Dès la formation, les femmes sont sous représentées, très peu nombreuses étant celles sortant des écoles d`ingénieur, amenant les rares à s`y aventurer à être parfois préemptées par des entreprises soucieuses de diversité.
«La proportion de femmes dans certaines écoles d`ingénieurs ne dépasse pas les 5 à 10%, ça n`incite pas forcément les femmes à y aller. Pourtant, il y a un gros besoin de féminisation du secteur», estime pour sa part Erwan Kezzar, cofondateur de l`école de programmation informatique Simplon.co.
Véronique di Benedetto, présidente de la commission femmes du numérique pour l`organisation Syntec Numérique le reconnaît aisément, le problème se situe au niveau du vivier: «il y a autant de jeunes hommes que de jeunes femmes en terminale S (scientifique) mais beaucoup d`entre elles s`orientent vers des métiers qu`elles voient avec du contact humain, médecine, le commerce, il y a un stéréotype qui s`est créé sur le numérique que l`on voit comme un métier d`homme et solitaire».
Manque de modèles
«Dès le plus jeune âge on montre, volontairement ou non, que c`est un univers d`hommes avant tout, ce qui joue sur la conscience et l`inconscient des enfants», pense Charlotte de Broglie, organisatrice de l`Ada week, semaine consacrée à la question.
L`événement, qui s`est déroulé du 12 au 17 octobre à Paris, a regroupé 500 femmes qui «étaient confrontées à la problématique et (avaient) la volonté de tenter de la résoudre».
Parmi les femmes ayant choisi la voie du numérique, la question ne se pose pas en ces termes. Si barrières il y a, les femmes «se les mettent toutes seules», estime Diane, 25 ans, développeuse de programme chez Criteo.
«L`informatique ou les nouvelles technologies, ça s`apprend de la même manière pour un homme ou une femme, ce n`est pas inné», rappelle la jeune femme.
Pour Arbia Smiti, fondatrice de «Carnet de mode», plateforme de distribution pour les jeunes créateurs, le manque d`héroïnes ou de modèles de réussite auxquels s`identifier reste préjudiciable.
«Si vous demandez à tous les entrepreneurs hommes qui les ont inspiré, ils vont vous répondre Steve Jobs ou Elon Musk», explique-t-elle.
«Mais pour les femmes, il y en a très peu malheureusement, à part peut-être Sheryl Sandberg...et elle n`est pas entrepreneuse», explique la jeune dirigeante trentenaire et ingénieure de formation, en référence à la numéro 2 de Facebook devenue égérie de la lutte pour la promotion des femmes dans le numérique grâce au succès de son livre «En avant toutes», paru en 2013 et vendu à des centaines de milliers d`exemplaires.
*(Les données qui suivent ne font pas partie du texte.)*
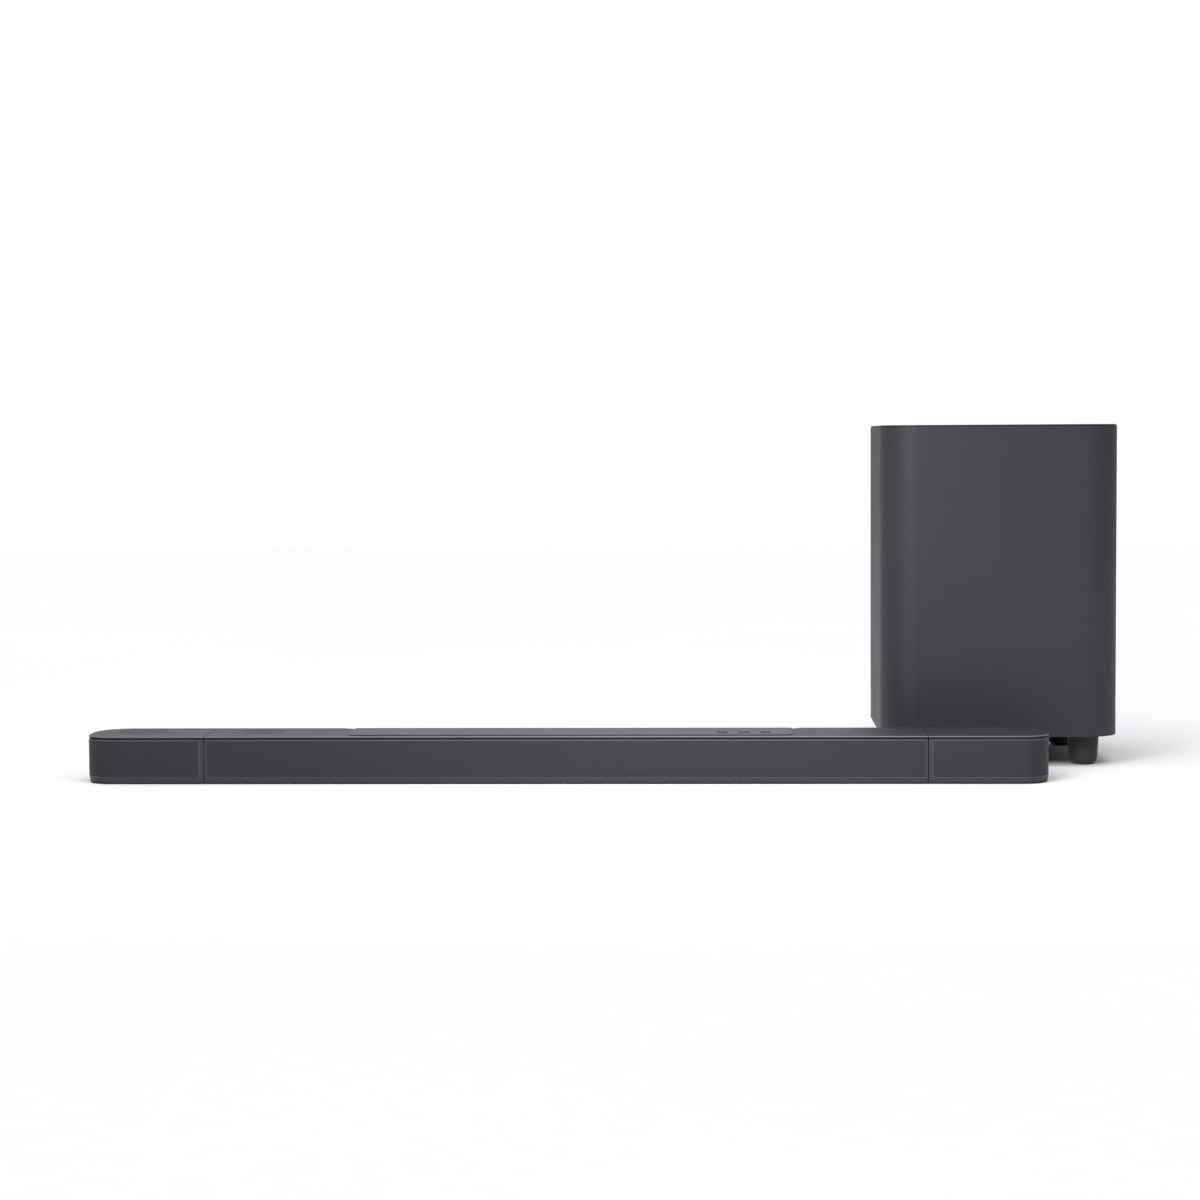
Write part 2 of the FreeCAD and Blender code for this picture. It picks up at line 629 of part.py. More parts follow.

Mais toutes le disent, il n`est pas question pour elles d`être mises en avant parce qu`elles sont des femmes. Si elles veulent être reconnues, c`est uniquement pour leurs compétences professionnelles.
Si la prise de conscience est là, les solutions commencent à apparaître, mais pourraient prendre du temps. L`école Simplon.co a tenté de mettre en place une promotion de femmes pour sa prochaine session, de novembre, et d`autres écoles tentent d`attirer des jeunes femmes.
Dans le cadre de la création de la Grande école du numérique lancée en septembre, qui permettra notamment à des jeunes sans diplôme ou à la recherche d`un emploi de se former aux nouvelles technologies, le gouvernement a de son côté fixé «un objectif de 30% de recrutement de jeunes femmes parmi les apprenants», indique Mme Lemaire.